Limit orders are almost identical, with the key exception that you will input your desired execution price while entering the shares you want to buy or sell.
Although the decision to deploy a market or limit order rests on personal preference, with a hot debut like the Starlink IPO, you may want to use the former because the price may bounce all over the map on opening day. If you go with a limit order, you could leave it hanging and therefore unfulfilled.
Best Online Stockbrokers
Below is a list of the best brokers to consider.

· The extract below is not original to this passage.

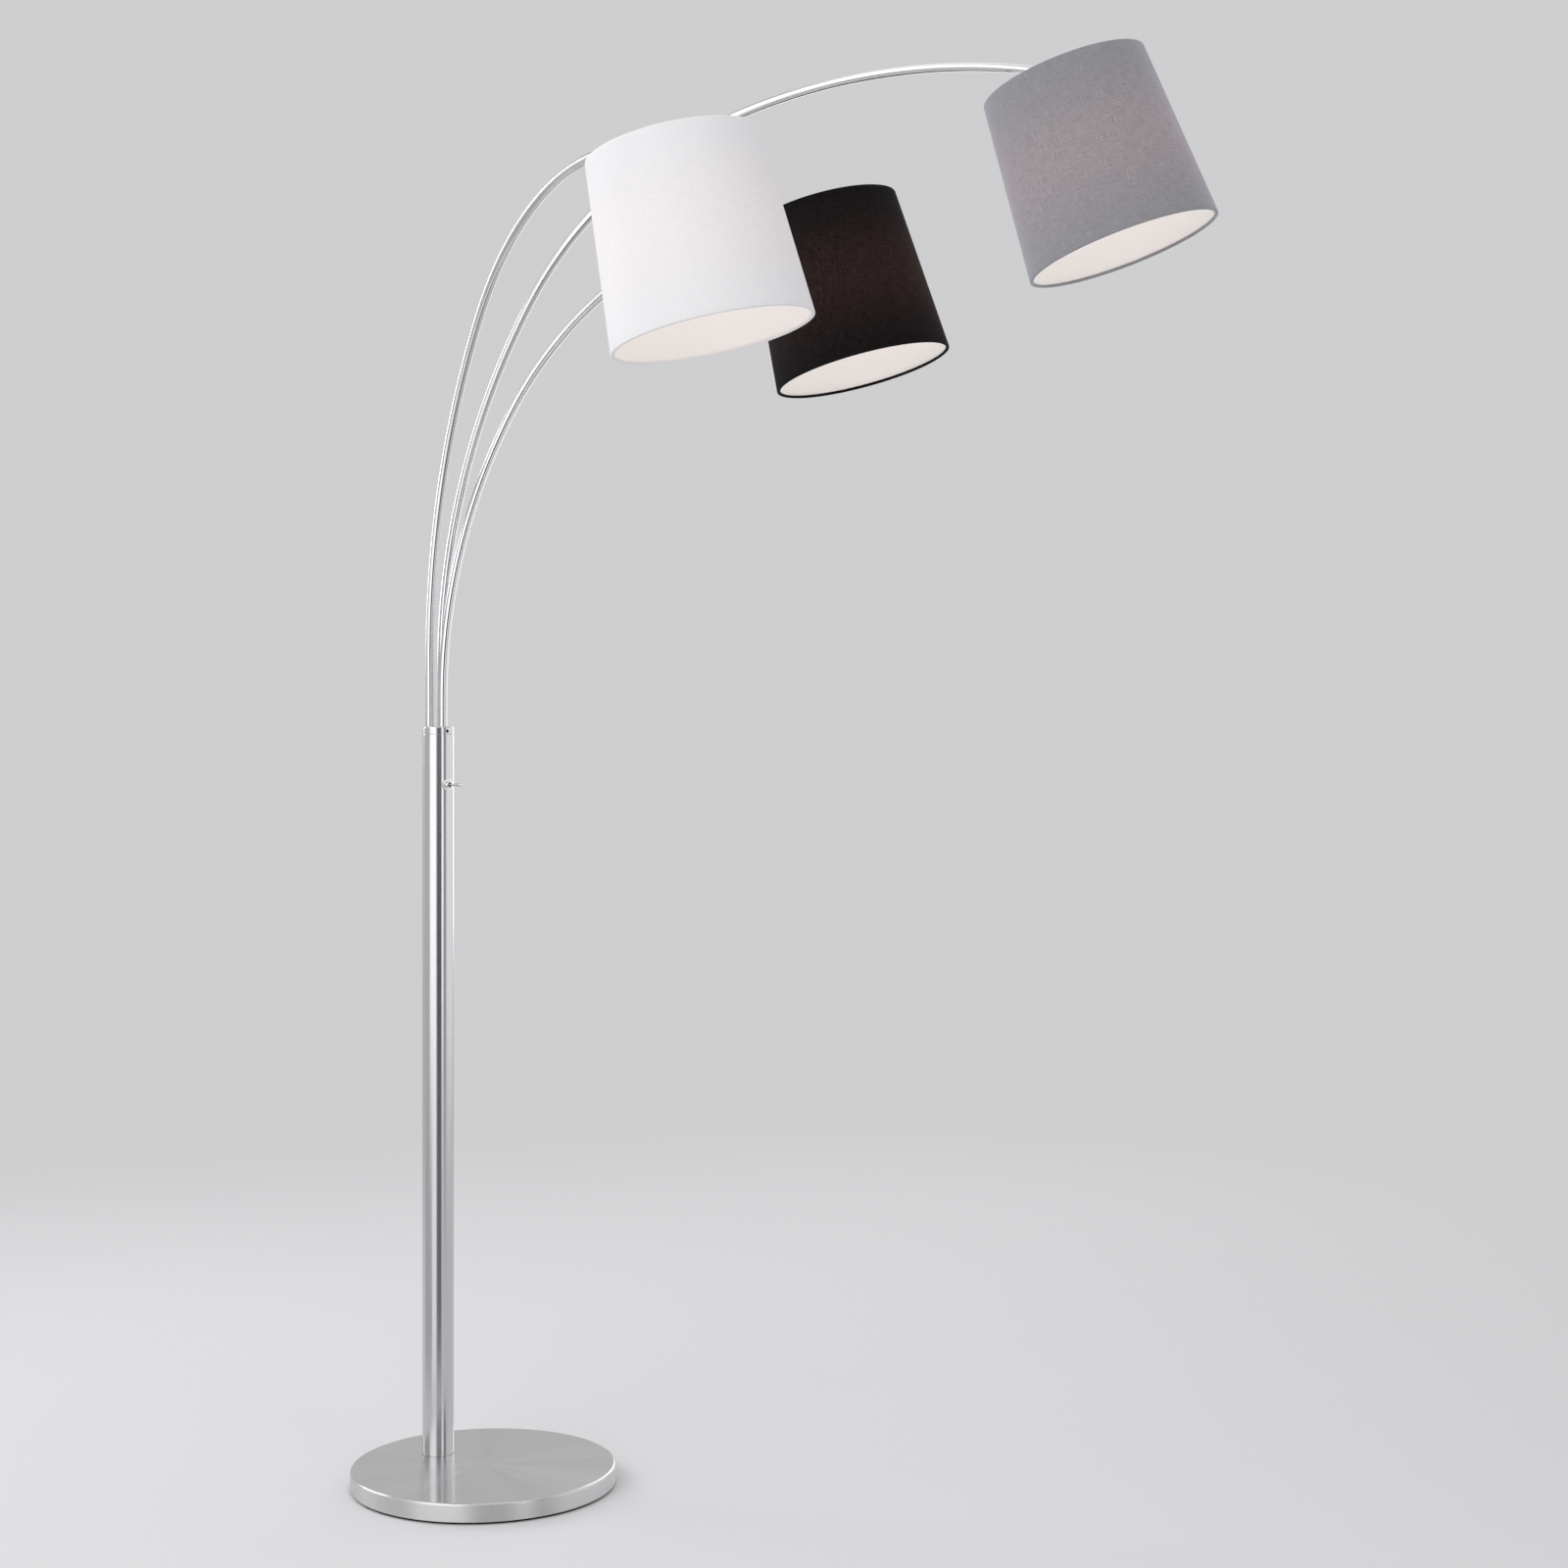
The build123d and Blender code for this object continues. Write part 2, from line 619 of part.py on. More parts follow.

A Likely Winner Once it’s Revealed
Although betting on IPOs is inherently risky, several factors suggest that a possible Starlink debut will result in a successfully robust capital raise. First and foremost, the underlying satellite internet constellation business is incredibly relevant to our digitalized economy. Second, the space economy is already a multibillion-dollar monster of an industry and will likely only get bigger.
Finally, you can’t ignore that Starlink is a SpaceX subsidiary. And that means that investors will be betting on the target business as well as Elon Musk. Right now, Musk has the golden touch and only the bravest will bet against him.